While the Spartan gets the call most often for Darden's trips, the Dolphin appears to be his favorite. Purchased new by William E. Boeing in 1934 upon his retirement from the company he founded, it was used primarily for fishing trips to Alaska. William Boeing, Jr., now a Seattle real estate manager, remembers flying often aboard the 105-kt aircraft in his teenage years. He knew it then as Rover, and recalls the interior as "dark, with blue seats." While he subsequently entered aviation as a businessman, he never learned to fly. "Unless you are going to pursue it, it is better to be a passenger," Boeing now says.
Boeing's pilot for those trips was Clayton L. Scott, now 93, who still works daily in his Seattle-area hangar, rebuilding two Cessna 195 aircraft on floats. One of them is for his personal use. Scott, who as a Boeing test pilot flew the B-52 bomber, recalled that the Dolphin was highly reliable, never giving any trouble. Once, when he was returning the aircraft to Seattle after maintenance in Los Angles, the circular portion of the engine cowling behind the propeller came off at 5,000 feet; Scott jokes that maybe it lassoed a cow's neck below. Later, during a tedious trip to New York — and another to Florida — so that Boeing could see his horses race, Scott recommended a faster airplane to his boss. The Dolphin was then traded for a Douglas DCÐ5 that had been a prototype used for testing.
It was Scott who offered an explanation as to why a small wing connects the Dolphin's 450-hp Pratt & Whitney R-985 engines. "The wing was to smooth the airflow and add stability to the airframe," he said.

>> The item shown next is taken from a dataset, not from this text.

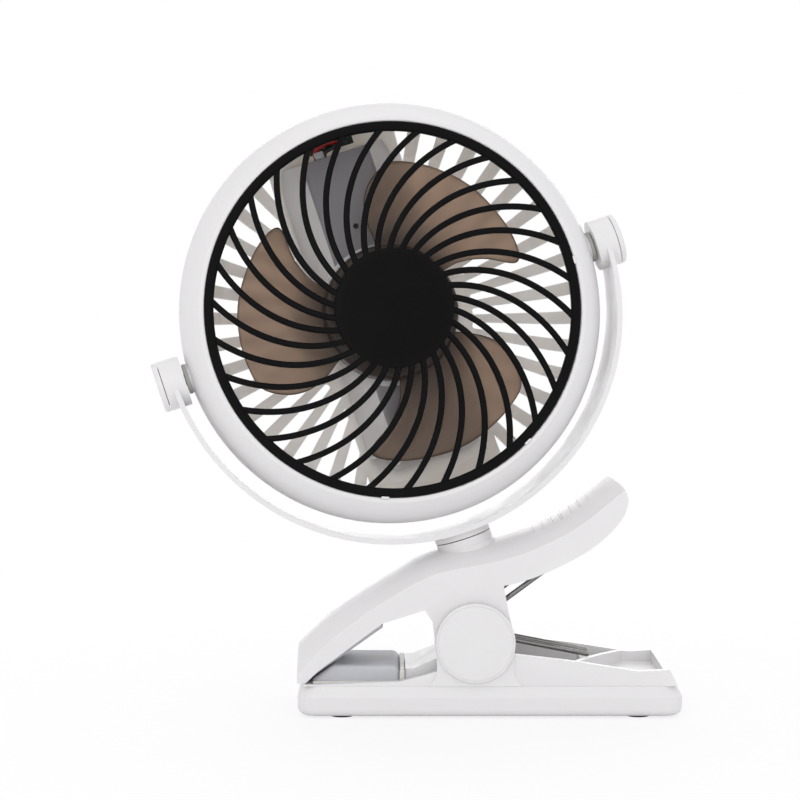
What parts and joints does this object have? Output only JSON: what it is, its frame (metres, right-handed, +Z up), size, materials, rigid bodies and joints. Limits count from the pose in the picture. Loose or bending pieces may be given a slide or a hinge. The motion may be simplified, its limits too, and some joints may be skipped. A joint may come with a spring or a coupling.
{
  "type": "clip fan",
  "caption": "Battery clip fan: round head with a spiral-rib front grille, carried in a swivelling yoke on a spring-loaded clip that also stands on a table.",
  "frame": {"origin": "centre of the clip base's flat underside", "axes": "+X from the jaw to the handle, +Y away from the fan's front, +Z up"},
  "size_m": [0.1802, 0.0626, 0.2078],
  "materials": {
    "white_shell": "satin moulded plastic",
    "white_slats": "satin moulded plastic",
    "black_grille": "gloss moulded plastic",
    "smoke_blade": "clear smoke-tinted plastic",
    "grey_housing": "fine matt moulded plastic",
    "grey_silicone": "soft matt silicone",
    "cream_plastic": "satin moulded plastic",
    "spacer_rubber": "matt rubber",
    "black_rubber": "matt rubber",
    "steel": "plain steel",
    "spring_steel": "oil-dark spring steel",
    "board_green": "lacquered board",
    "cell_wrap": "shrink wrap",
    "red_wire": "soft insulation",
    "black_wire": "soft insulation",
    "lamp_lens": "diffusing lens"
  },
  "bodies": {
    "base": {"clip_base": "white_shell", "rubber_feet": "black_rubber", "pivot_axle": "steel", "pivot_caps": "white_shell", "lower_jaw_pad": "grey_silicone", "pad_tray": "cream_plastic", "torsion_spring": "spring_steel"},
    "arm": {"clip_arm": "white_shell", "upper_jaw_pad": "grey_silicone"},
    "yoke": {"yoke": "white_shell", "neck_washer": "steel", "neck_screw": "steel", "knob_cap_left": "white_shell", "knob_cap_right": "white_shell"},
    "head": {"bezel": "white_shell", "spacer_left": "spacer_rubber", "spacer_right": "spacer_rubber", "pivot_screws": "steel", "front_grille": "black_grille", "rear_shell": "white_slats", "core_housing": "grey_housing", "rear_cover": "white_shell", "cover_screws": "steel", "indicator_light": "lamp_lens", "battery_cell": "cell_wrap", "control_board": "board_green", "tact_switch": "black_rubber", "port_board": "board_green", "charging_port": "steel", "lead_red": "red_wire", "lead_black": "black_wire", "motor_mount": "white_slats", "motor_screws": "steel", "motor_can": "steel"},
    "button": {"power_button": "white_shell"},
    "rotor": {"motor_shaft": "steel", "propeller": "smoke_blade"}
  },
  "joints": [
    {"name": "clip_hinge", "type": "hinge", "parent": "base", "child": "arm", "pos_m": [-0.005, 0, 0.0247], "axis": [0, 1, 0], "range_deg": [0, 35], "stiffness_Nm_per_rad": 0.9, "springref_deg": -40.11, "deforming": ["torsion_spring"]},
    {"name": "neck_swivel", "type": "hinge", "parent": "arm", "child": "yoke", "pos_m": [-0.0337, 0, 0.13524], "axis": [-0.309, 0, 0.9511], "continuous": true},
    {"name": "head_tilt", "type": "hinge", "parent": "yoke", "child": "head", "pos_m": [-0.0337, 0, 0.13524], "axis": [0.9458, 0.1045, 0.3073], "continuous": true},
    {"name": "fan_spin", "type": "hinge", "parent": "head", "child": "rotor", "pos_m": [-0.0337, 0, 0.13524], "axis": [0.0749, -0.9915, 0.1068], "continuous": true},
    {"name": "button_press", "type": "slide", "parent": "head", "child": "button", "axis": [0.0749, -0.9915, 0.1068], "range_m": [0, 0.0004], "stiffness_N_per_m": 300, "springref_m": -0.0006}
  ]
}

There are interesting tidbits of trivia about some of the other aircraft, too. For example, the "OTW" after the Meyers name means "Out to Win," and expressed the company's hopes for winning a contract from the Civilian Pilot Training Program. Only 100 were bought to train World War II pilots. Darden bought it (or rather, them — his OTW is made from parts of two aircraft) because he thought it would be a good aerobatic aircraft — but it wasn't, so now it sits in a dark corner of the DC-2 hangar, unlooped. He bought it for $2,500.

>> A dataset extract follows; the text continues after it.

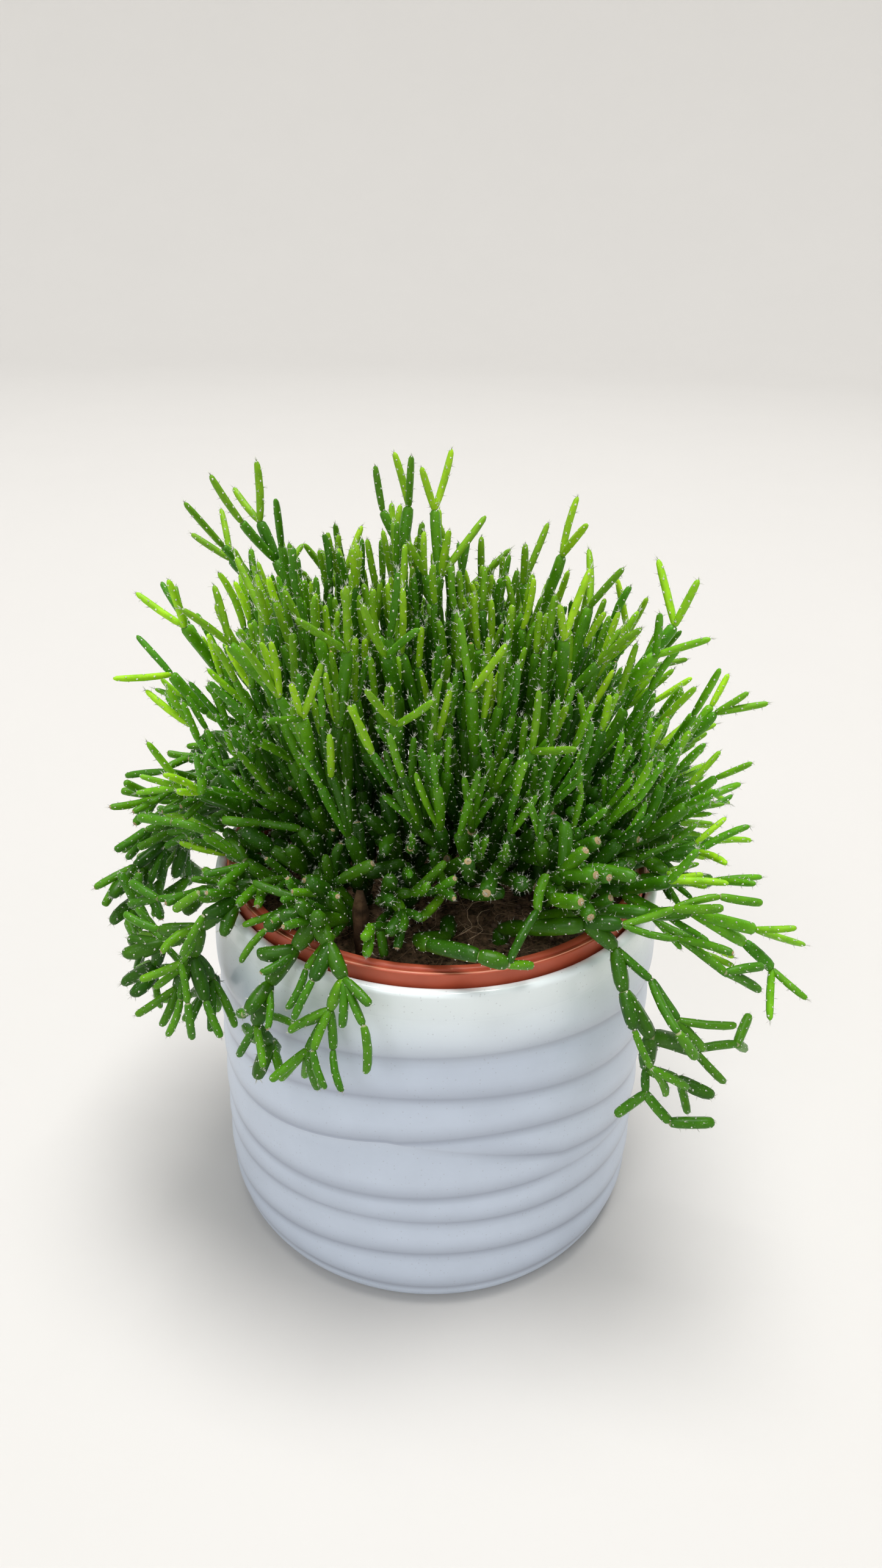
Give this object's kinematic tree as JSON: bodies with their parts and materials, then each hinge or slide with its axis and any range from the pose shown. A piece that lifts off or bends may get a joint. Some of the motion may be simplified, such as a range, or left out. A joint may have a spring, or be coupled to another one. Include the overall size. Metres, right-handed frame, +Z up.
{
  "type": "potted dancing bones cactus",
  "caption": "Dancing bones cactus: clumps of thin branching segmented stems in soil in a nursery pot, inside a wavy-walled ceramic cachepot.",
  "frame": {"origin": "the middle of the cachepot's flat foot, on the surface it stands on", "axes": "+Z up along the pots' axis, -Y towards the viewer of the picture, +X to the viewer's right"},
  "size_m": [0.2056, 0.17, 0.2471],
  "materials": {
    "glaze": "satin pale blue-grey glaze, glossier at the lip",
    "terracotta_plastic": "thin satin plastic",
    "compost": "loose fibrous potting soil",
    "green_upright": "waxy fresh green skin",
    "green_fanned": "waxy green skin",
    "green_trailing": "waxy dark green skin"
  },
  "bodies": {
    "root": {"cachepot": "glaze", "nursery_pot": "terracotta_plastic", "soil": "compost", "stem_left_tall": "green_upright", "stem_left_behind": "green_upright", "stem_left_outer": "green_fanned", "stem_left_front": "green_upright", "stem_left_low": "green_fanned", "stem_left_brush": "green_upright", "stem_middle_behind": "green_upright", "stem_middle_pair": "green_upright", "stem_middle_tall": "green_upright", "stem_middle_far": "green_upright", "stem_middle_front": "green_upright", "stem_right_front": "green_upright", "stem_right_tall": "green_upright", "stem_right_high": "green_upright", "stem_right_reach": "green_fanned", "stem_right_behind": "green_upright", "stem_right_fork": "green_fanned", "stem_right_low": "green_fanned", "stem_right_level": "green_fanned", "stem_right_over": "green_fanned", "stem_right_hanging": "green_trailing", "stem_front_lying": "green_trailing", "stem_front_stub": "green_trailing", "stem_front_left": "green_trailing", "stem_left_over": "green_trailing", "stem_left_hanging": "green_trailing", "stem_back_left": "green_fanned", "stem_back_middle": "green_fanned", "stem_back_right": "green_fanned", "stem_back_low_left": "green_trailing", "stem_back_hanging": "green_trailing", "stem_back_low_right": "green_fanned"}
  },
  "joints": []
}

The Spartan was delivered to the Red Rock Glycerin Company with red and gold trim and a gold rocket painted on the side, according to the book The Spartan Story, by Chet Peek and George Goodhead. It lost its rocket for an olive-drab sheen when the aircraft entered the service of the Army Air Corps.
It doesn't appear to be history, however, that attracts Darden to these aircraft. He acquired most of them in the 1960s. Rather, it is his family's interest in aviation and his love of radial engines that appear to have driven his collecting. "Father was a pilot in the first world war," Darden said. "I asked him what he did, and said he never got out of sight of the field." (His father went on to become a Virginia state politician, the governor of Virginia, a member of the U.S. House of Representatives, and finally the president of the University of Virginia. A business school there still bears his name.)
"My younger brother decided he would take up flying while studying at the University of Virginia. I said, 'Maybe I will do it, too.'" But it was some time before Darden could win his pilot certificate. Engineering studies required most of his time, and they were followed by a master's degree in physics. He finally found time between earning his master's degree and his Ph.D. from Massachusetts Institute of Technology. He put his physics training to good use, helping to strengthen the country's defense program during the Cold War before entering teaching. "I am now not allowed to read some of the papers I wrote," Darden admits.
Now retired, the 67-year-old Darden can devote more time to the reason he bought the aircraft in the first place: flying. When it came time for our photo shoot, Darden warmed the Dolphin's engines for 20 minutes to bring the 18 gallons of oil up to temperature, and took the graceful amphib with its 60-foot wingspan for a checkout flight around the pattern. "You worry every time it takes off," said Mark Phillips, Darden's full-time mechanic. "That's because it is the last one flying." Before the second takeoff, it was noted that the airspeed indicator was stuck on 70 mph, so a flight in the Lockheed 12A was quickly substituted.
The Lockheed had been tuned to perfection by Phillips, as though the aircraft had come off the production line yesterday. Phillips' wife had recently spent more than 30 hours polishing it. Slight movements of the throttles brought instant response from the Pratt & Whitney R-985 engines (the same as those used on the Dolphin and the Spartan). The cockpit sits 10 feet in the air when on the ground. Darden touched down smoothly as though he flew it every day. In fact, he had not flown the airplane in many weeks.
At day's end it was time to put all the aircraft back in their hangars. The DC-2 proved its reputation for cantankerous behavior by rolling off the concrete wheel pads and coming within three inches of the back hangar wall before stopping. In its previous fits of pique, the aircraft has had three in-flight engine failures. The Dolphin slipped easily into a hangar it shares with two antique autos, a 1954 Messerschmitt Kabinroller and a 1927 Chevrolet Capitol. A squirrel has taken up temporary residence in the Chevy.
And how did he end up collecting antique cars? More bad luck? There wasn't time to go into the story. Darden and his wife, Barbara, slipped into a car with a vanity license plate, "Muon," (a subatomic particle) for the journey up the driveway to their home. Does he plan to give any of the aircraft away? After all, the National Museum of Naval Aviation at Pensacola, Florida, has its eye on the Dolphin.
"I don't know what I will do with them — leave them in my estate, perhaps. I'm not ready to give them up yet," Darden said. He has been named to the South Carolina Aviation Hall of Fame for his selfless preservation efforts.